Goal: Copy every line, leaving nothing out and adding nothing.

Rows from an object dataset:
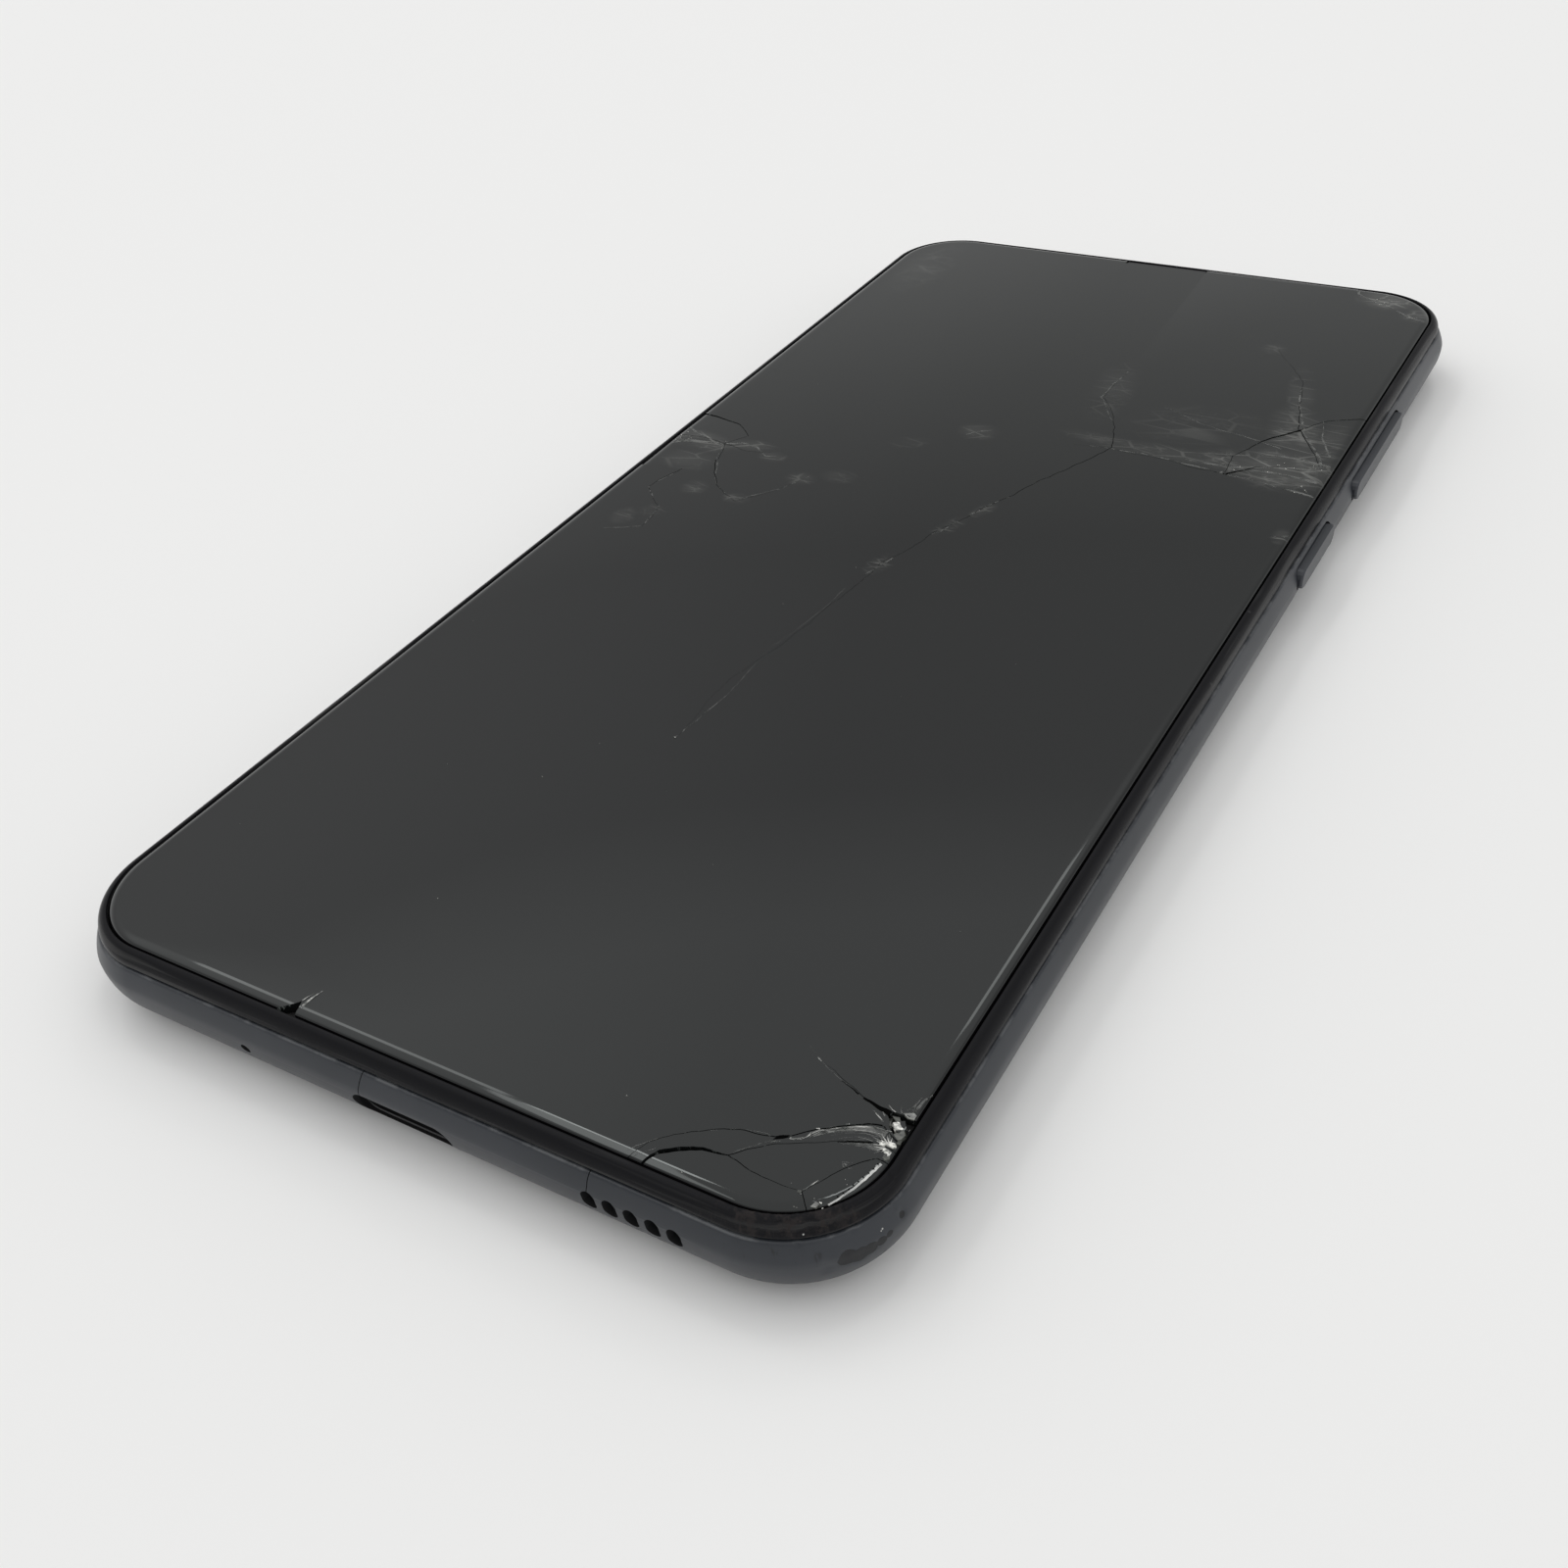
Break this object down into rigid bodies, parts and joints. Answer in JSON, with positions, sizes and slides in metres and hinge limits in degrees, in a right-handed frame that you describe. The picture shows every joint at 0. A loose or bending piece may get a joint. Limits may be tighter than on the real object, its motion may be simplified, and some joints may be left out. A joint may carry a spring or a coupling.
{
  "type": "smartphone with shattered screen",
  "caption": "Slab phone lying on its back, its screen glass cracked and splintered at the corners and sides, with working side keys and a card tray.",
  "frame": {"origin": "middle of the flat back, on the surface that the phone lies on", "axes": "+Y towards the earpiece end along the length, +Z out of the screen, +X towards the side keys"},
  "size_m": [0.0744, 0.1596, 0.0084],
  "materials": {
    "painted_shell": "dark blue-grey satin paint on moulded plastic, scuffed and chipped at one corner",
    "gloss_frame": "glossy black, scuffed at one corner",
    "cover_glass": "polished glass over a black printed border, cracked and splintered",
    "display": "black, switched off",
    "foam_tape": "black closed-cell foam",
    "battery_foil": "dark grey pouch foil",
    "circuit_board": "green solder mask",
    "steel_part": "bright stamped steel",
    "dark_plastic": "fine matt moulding",
    "dust_mesh": "black woven mesh",
    "camera_glass": "black-backed polished glass",
    "flash_diffuser": "pale frosted lens",
    "ribbon_film": "amber polyimide film"
  },
  "bodies": {
    "phone": {"antenna_bracket": "dark_plastic", "battery": "battery_foil", "camera_bezel": "steel_part", "camera_window": "camera_glass", "charging_board": "circuit_board", "corner_arc_shard": "cover_glass", "corner_edge_shard": "cover_glass", "corner_inner_shard": "cover_glass", "corner_low_shard": "cover_glass", "corner_splinter": "cover_glass", "cover_glass": "cover_glass", "display_flex": "ribbon_film", "display_panel": "display", "flash_lens": "flash_diffuser", "front_camera": "dark_plastic", "left_high_shard": "cover_glass", "left_low_shard": "cover_glass", "main_board": "circuit_board", "main_camera": "dark_plastic", "main_flex": "ribbon_film", "microphone": "steel_part", "mid_frame": "gloss_frame", "processor_shield": "steel_part", "radio_shield": "steel_part", "rear_cover": "painted_shell", "receiver": "dark_plastic", "receiver_mesh": "dust_mesh", "right_high_shard": "cover_glass", "right_low_shard": "cover_glass", "right_middle_shard": "cover_glass", "screen_tape": "foam_tape", "screw_1": "steel_part", "screw_2": "steel_part", "screw_3": "steel_part", "screw_4": "steel_part", "screw_5": "steel_part", "screw_6": "steel_part", "screw_7": "steel_part", "screw_8": "steel_part", "side_key_flex": "ribbon_film", "sim_reader": "steel_part", "speaker_box": "dark_plastic", "speaker_mesh": "dust_mesh", "top_corner_shard": "cover_glass", "usb_socket": "steel_part", "usb_tongue": "dark_plastic", "vibration_motor": "steel_part", "wide_camera": "dark_plastic"},
    "power_key": {"power_key": "painted_shell"},
    "volume_rocker": {"volume_rocker": "painted_shell"},
    "sim_tray": {"sim_tray": "painted_shell"}
  },
  "joints": [
    {"name": "power_key_press", "type": "slide", "parent": "phone", "child": "power_key", "axis": [-1, 0, 0], "range_m": [0, 0.00025], "stiffness_N_per_m": 8000},
    {"name": "volume_rocker_tilt", "type": "hinge", "parent": "phone", "child": "volume_rocker", "pos_m": [0.0357, 0.0417, 0.005], "axis": [0, 0, 1], "range_deg": [-1, 1], "stiffness_Nm_per_rad": 0.7},
    {"name": "sim_tray_slide", "type": "slide", "parent": "phone", "child": "sim_tray", "axis": [-1, 0, 0], "range_m": [0, 0.03]}
  ]
}
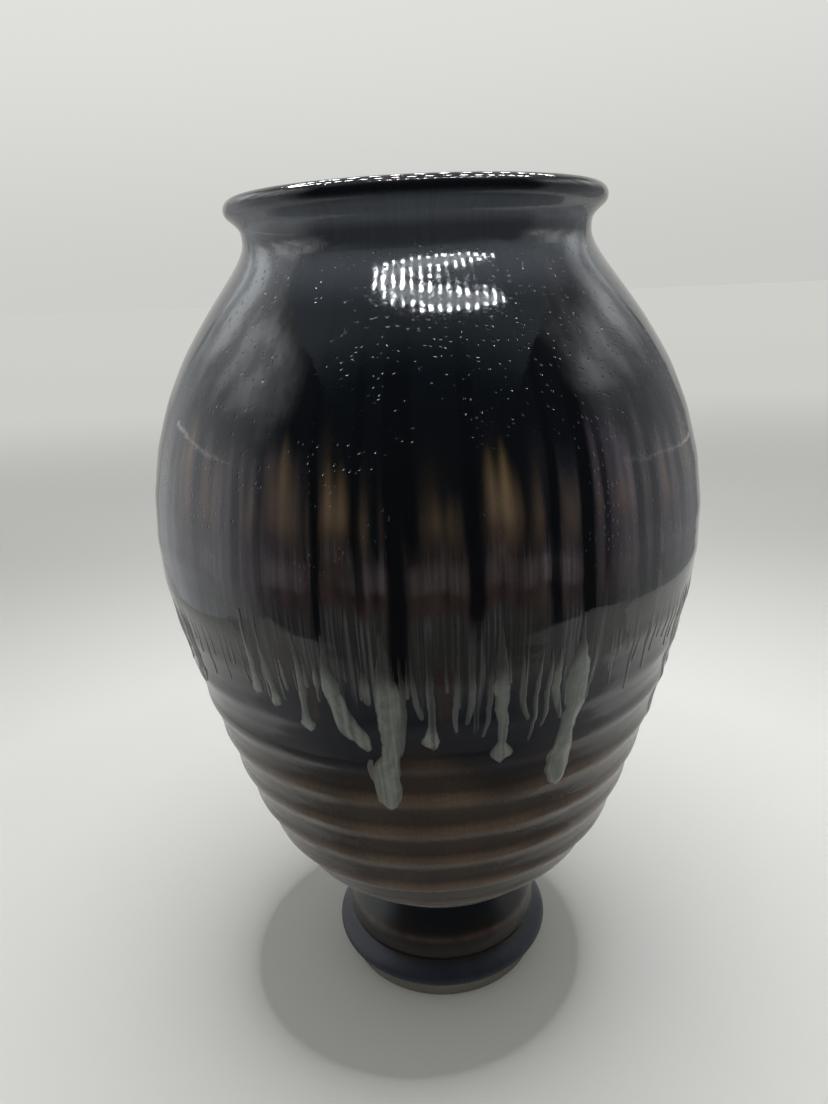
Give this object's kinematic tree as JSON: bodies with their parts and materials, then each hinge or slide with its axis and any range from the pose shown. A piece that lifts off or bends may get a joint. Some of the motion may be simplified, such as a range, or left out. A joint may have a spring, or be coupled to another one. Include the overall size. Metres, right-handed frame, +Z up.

The reply:
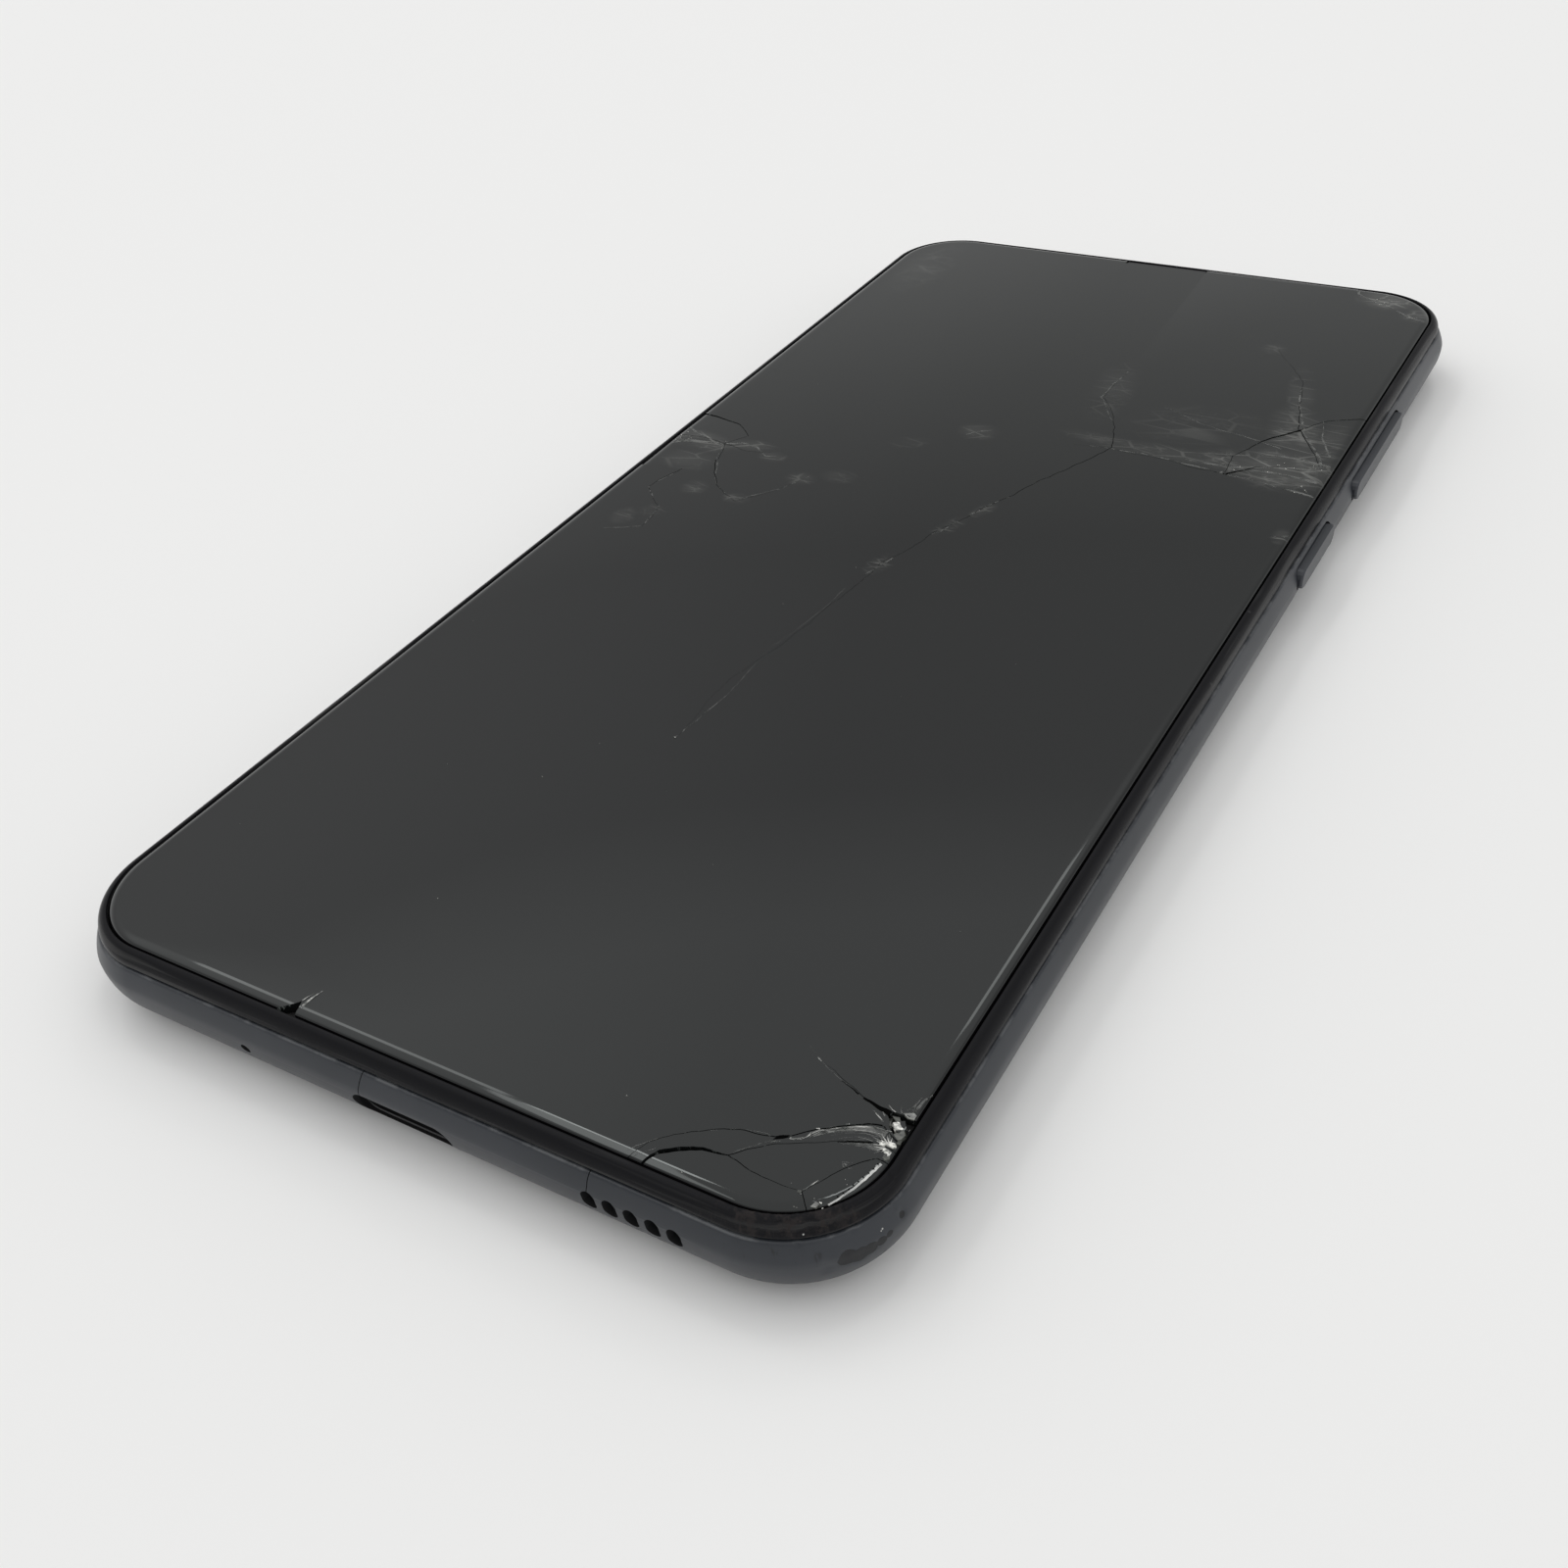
Break this object down into rigid bodies, parts and joints. Answer in JSON, with positions, sizes and slides in metres and hinge limits in degrees, in a right-handed frame that you describe. The picture shows every joint at 0. A loose or bending piece may get a joint. Limits may be tighter than on the real object, its motion may be simplified, and some joints may be left out. A joint may carry a spring or a coupling.
{
  "type": "smartphone with shattered screen",
  "caption": "Slab phone lying on its back, its screen glass cracked and splintered at the corners and sides, with working side keys and a card tray.",
  "frame": {"origin": "middle of the flat back, on the surface that the phone lies on", "axes": "+Y towards the earpiece end along the length, +Z out of the screen, +X towards the side keys"},
  "size_m": [0.0744, 0.1596, 0.0084],
  "materials": {
    "painted_shell": "dark blue-grey satin paint on moulded plastic, scuffed and chipped at one corner",
    "gloss_frame": "glossy black, scuffed at one corner",
    "cover_glass": "polished glass over a black printed border, cracked and splintered",
    "display": "black, switched off",
    "foam_tape": "black closed-cell foam",
    "battery_foil": "dark grey pouch foil",
    "circuit_board": "green solder mask",
    "steel_part": "bright stamped steel",
    "dark_plastic": "fine matt moulding",
    "dust_mesh": "black woven mesh",
    "camera_glass": "black-backed polished glass",
    "flash_diffuser": "pale frosted lens",
    "ribbon_film": "amber polyimide film"
  },
  "bodies": {
    "phone": {"antenna_bracket": "dark_plastic", "battery": "battery_foil", "camera_bezel": "steel_part", "camera_window": "camera_glass", "charging_board": "circuit_board", "corner_arc_shard": "cover_glass", "corner_edge_shard": "cover_glass", "corner_inner_shard": "cover_glass", "corner_low_shard": "cover_glass", "corner_splinter": "cover_glass", "cover_glass": "cover_glass", "display_flex": "ribbon_film", "display_panel": "display", "flash_lens": "flash_diffuser", "front_camera": "dark_plastic", "left_high_shard": "cover_glass", "left_low_shard": "cover_glass", "main_board": "circuit_board", "main_camera": "dark_plastic", "main_flex": "ribbon_film", "microphone": "steel_part", "mid_frame": "gloss_frame", "processor_shield": "steel_part", "radio_shield": "steel_part", "rear_cover": "painted_shell", "receiver": "dark_plastic", "receiver_mesh": "dust_mesh", "right_high_shard": "cover_glass", "right_low_shard": "cover_glass", "right_middle_shard": "cover_glass", "screen_tape": "foam_tape", "screw_1": "steel_part", "screw_2": "steel_part", "screw_3": "steel_part", "screw_4": "steel_part", "screw_5": "steel_part", "screw_6": "steel_part", "screw_7": "steel_part", "screw_8": "steel_part", "side_key_flex": "ribbon_film", "sim_reader": "steel_part", "speaker_box": "dark_plastic", "speaker_mesh": "dust_mesh", "top_corner_shard": "cover_glass", "usb_socket": "steel_part", "usb_tongue": "dark_plastic", "vibration_motor": "steel_part", "wide_camera": "dark_plastic"},
    "power_key": {"power_key": "painted_shell"},
    "volume_rocker": {"volume_rocker": "painted_shell"},
    "sim_tray": {"sim_tray": "painted_shell"}
  },
  "joints": [
    {"name": "power_key_press", "type": "slide", "parent": "phone", "child": "power_key", "axis": [-1, 0, 0], "range_m": [0, 0.00025], "stiffness_N_per_m": 8000},
    {"name": "volume_rocker_tilt", "type": "hinge", "parent": "phone", "child": "volume_rocker", "pos_m": [0.0357, 0.0417, 0.005], "axis": [0, 0, 1], "range_deg": [-1, 1], "stiffness_Nm_per_rad": 0.7},
    {"name": "sim_tray_slide", "type": "slide", "parent": "phone", "child": "sim_tray", "axis": [-1, 0, 0], "range_m": [0, 0.03]}
  ]
}
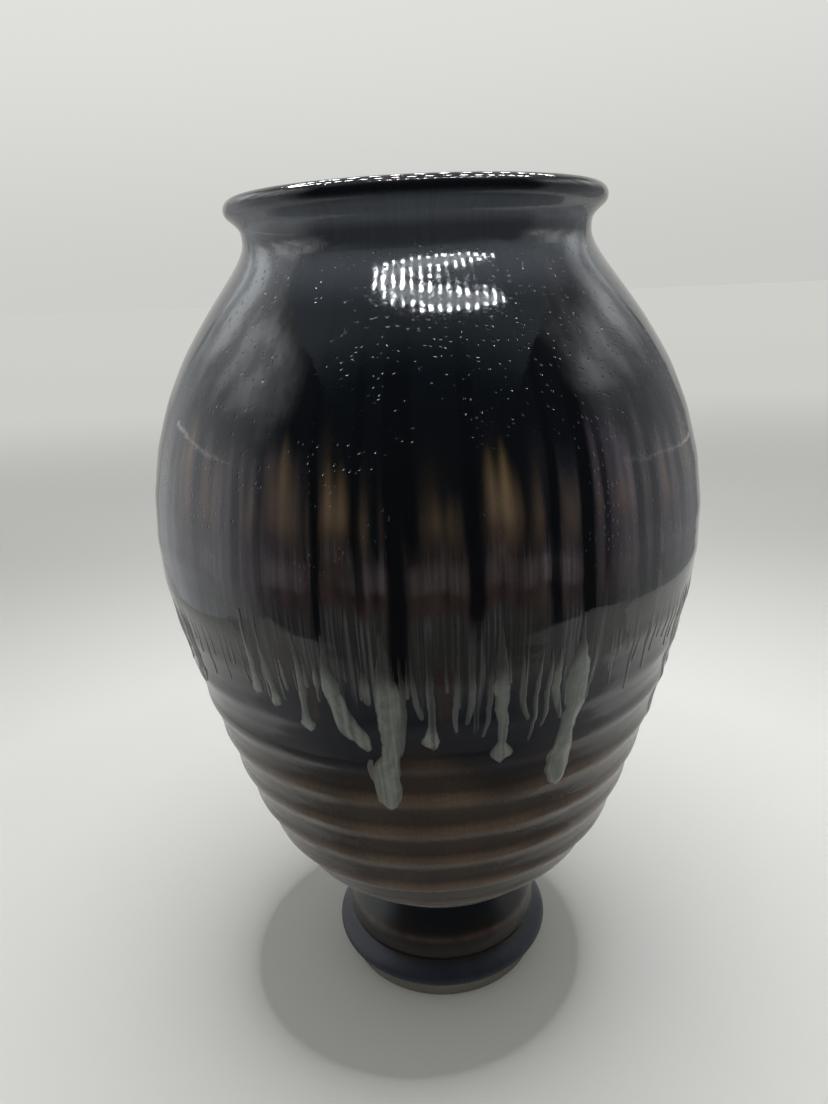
Give this object's kinematic tree as JSON: bodies with their parts and materials, then each hinge or slide with its axis and any range from the pose shown. A piece that lifts off or bends may get a joint. Some of the motion may be simplified, such as a range, or left out. A joint may have a spring, or be coupled to another one. Include the overall size. Metres, right-handed frame, +Z up.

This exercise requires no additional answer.